Summary

Heather McGhee's opening remarks to the Senate Banking Committee on the state of the American economy and inequality.

Widely shared middle-class prosperity is a signature of American society. It has made America the most hopeful and dynamic country on earth and it is a foundation of strong democracy.

Yet today, America’s middle class is in trouble—and those troubles long preceded the financial crash of 2008 and the downturn that followed. As a result of major economic and policy changes over the past three decades, the traditional routes into the middle class have become more difficult to travel and security has eroded for those already in the middle class. Many jobs do not pay enough to cover basic living expenses, much less allow workers to save money and build assets for the future. In fact, a quarter of full-time working-age adults are still not earning enough money to meet economic needs like housing, utilities, food, health care, and transportation for themselves or their families.

A college education has become ever more critical to moving up the income ladder—even as it has also become less affordable and the earning power of a college degree has stagnated. Building significant wealth assets for retirement or to help the next generation remains an impossible dream for millions. Many households are instead mired in debt. In short, too many people who play by the rules and do everything right find that they cannot climb into the middle class—or stay there.

The hard economic times of the past few years have compounded the long accumulating challenges facing the middle class. Jobs are harder to come by amid extended high unemployment. Many jobs lost during the recession may never come back as a result of corporate policies that have eliminated jobs, moved them overseas, or replaced people with technology. The nation’s new jobs disproportionately offer lower wages and fewer benefits than those they replaced.
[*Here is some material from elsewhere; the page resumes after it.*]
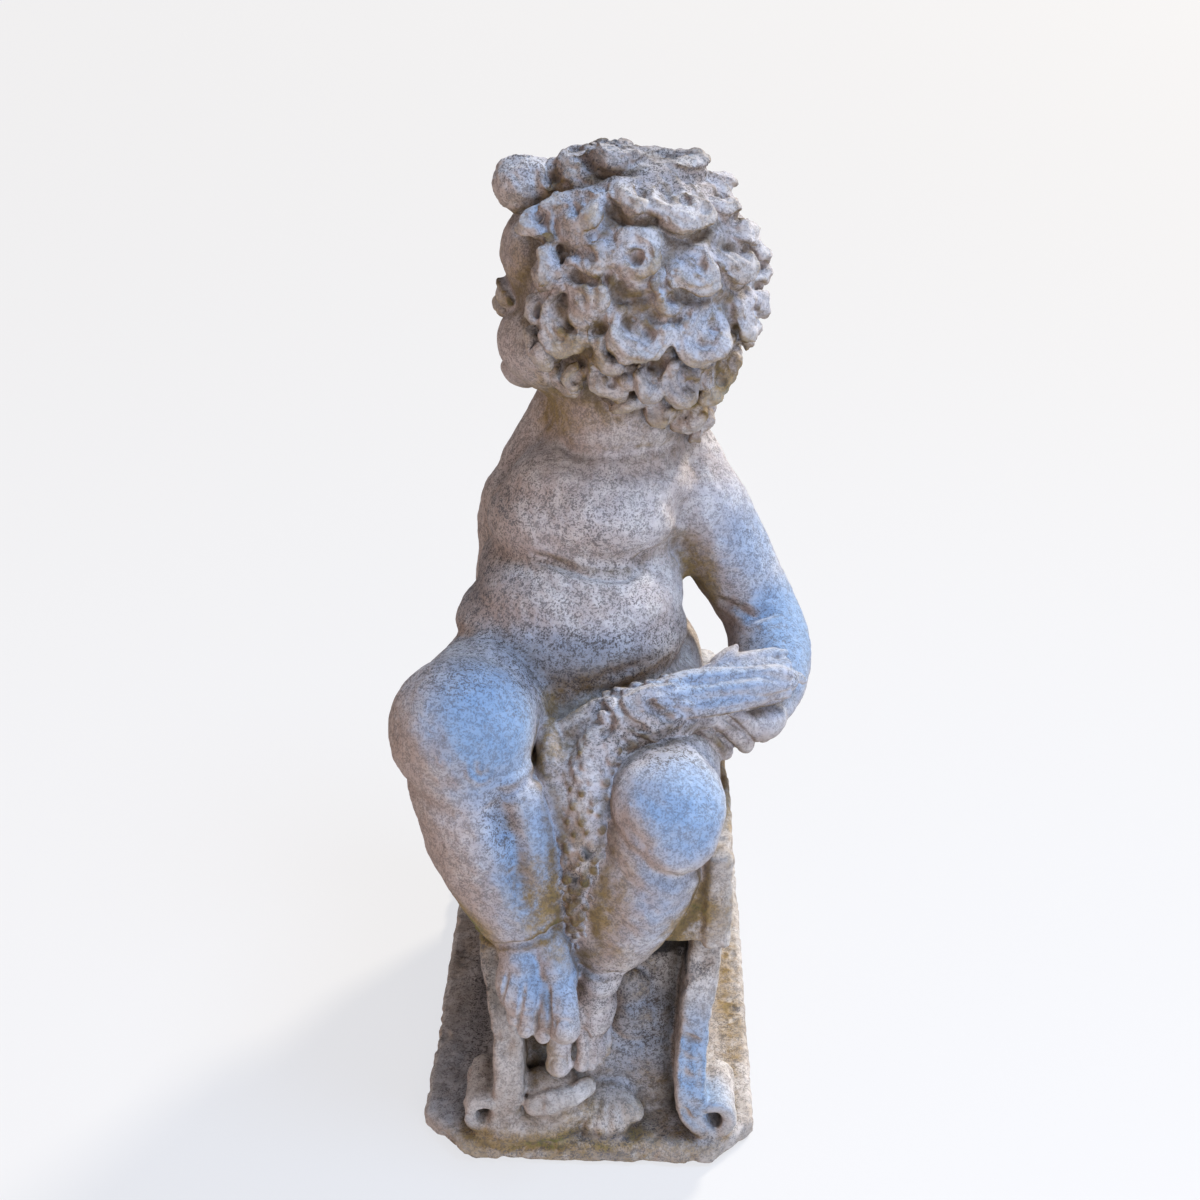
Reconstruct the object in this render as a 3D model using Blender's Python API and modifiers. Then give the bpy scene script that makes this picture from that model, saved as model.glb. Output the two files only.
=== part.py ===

The dream of homeownership has turned into a nightmare for millions of Americans who have lost their homes to foreclosure or now find themselves owing more on their mortgages than their homes are worth. Retirement savings accounts were hit hard by the stock market plunge of 2008-2009. Government investments in education and job training have declined amid draconian budget cuts and hundreds of thousands of once secure jobs in the public sector have been eliminated.

America’s economy has been an awesome engine of wealth creation in the past thirty years, but the new prosperity has disproportionately gone to the wealthiest. Between 1979 and 2007, according to the Congressional Budget Office, American households in the highest-paid 1 percent of the income distribution saw after-tax income gains of 275 percent—while the 60 percent of the households in the middle saw their incomes grow by just under 40 percent over this same period. And, according to much research, social mobility – the very essence of the American idea – has stagnated or declined in the United States, with many young people struggling to replicate their parents’ standard of living. For example, young men are earning 10 cents per dollar less than their fathers did 30 years ago, according to research from Demos. A persistent and growing racial wealth gap, with historic inequities and injustices exacerbated by the recent iniquity of predatory lending, restricts opportunity for people of color to join or remain part of the nation’s middle class. Princeton economist Alan Krueger observes that the economic data “challenge the notion that the United States is an exceptionally mobile society. If the United States stands out in comparison with other countries, it is in having a more static distribution of income across generations with fewer opportunities for advancement.”

A host of public policy choices created this state of affairs – including tax cuts that disproportionately benefitted the wealthy, financial deregulation, state divestment in public higher education, and decisions to let the minimum wage stagnate, to name only a few – and things are likely to get worse without major policy corrections. The long-term trends that have moved America toward a postindustrial service economy are here to stay and, in fact, have accelerated during the economic downturn. Over the next two decades, the Department of Labor projects that the largest job growth will be in low-wage jobs offering little opportunity for advancement and that do not offer health insurance or pay enough to allow workers to put money toward home equity and retirement savings. Meanwhile, most of the good jobs that are created will require a post-secondary education that is likely to remain out of reach for millions as college tuition costs continue to rise.

Even as structural changes have imperiled the middle class, national action has been lacking. Over recent decades, many political leaders have failed to reckon with a basic fact of the new economic era – for millions of Americans, no amount of individual effort or self-improvement or thrift can guarantee a secure middle-class life. The American social contract – a promise of opportunity and security for those who act responsibly – is fundamentally broken.

Dramatic new public policy initiatives are needed to accomplish two broad interrelated goals: to ensure that all Americans have a chance to move into the middle class and, second, to ensure greater security for those in the middle class. Such initiatives must move far beyond incremental measures and be of sufficient scale to permanently address the economic insecurities of what is now a vast number of U.S. households.